Que Sarkozy no pueda distanciarse demasiado de las recetas alemanas para afrontar la crisis de la eurozona no significa que los acuerdos con la canciller alemana sean sólidos o puedan prolongarse durante mucho tiempo. La inminencia de las próximas elecciones presidenciales francesas (que se celebrarán el próximo mes de abril y en las que, según los sondeos de opinión, Sarkozy no parte como favorito), la degradación rampante de las cuentas públicas y exteriores de Francia o la delicada situación de los bancos franceses (afectados desde el verano por una notable crisis de liquidez propiciada por la retirada de 140.000 millones de dólares por parte de fondos monetarios estadounidenses) son algunas de las restricciones que dificultan que Francia se desmarque de Alemania y defienda con mayor vigor sus intereses nacionales específicos y soluciones más adaptadas a los problemas particulares de la economía francesa. Los próximos meses permitirán observar con mayor detalle y definirán hasta qué punto cuenta Alemania con Francia para llevar adelante sus propuestas y su estrategia de salida de la crisis.

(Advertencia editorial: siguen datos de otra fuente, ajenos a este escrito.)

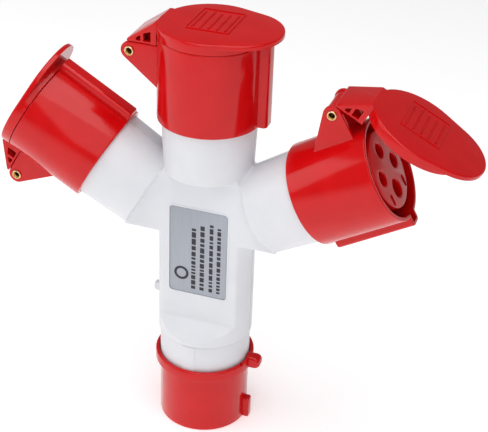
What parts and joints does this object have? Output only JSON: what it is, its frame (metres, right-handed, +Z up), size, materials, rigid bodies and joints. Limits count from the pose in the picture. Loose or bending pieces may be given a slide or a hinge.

En un plano más doméstico, el Gobierno de Rajoy ha enseñado ya la patita de los primeros recortes y ha aprobado una congelación del salario mínimo interprofesional y un incremento de impuestos no contemplado en su programa electoral. Es tan solo, según la vicepresidenta Sáenz de Santamaría, “el inicio del inicio”; un aperitivo de lo que nos espera sufrir en los próximos meses. Démosle un poco de tiempo y podremos constatar que Rajoy y su Gobierno tienen capacidad de sobra para empeorar aún más las cosas. En las próximas semanas podremos examinar que hay detrás de esa patita y qué formas e intenciones tiene el bicho.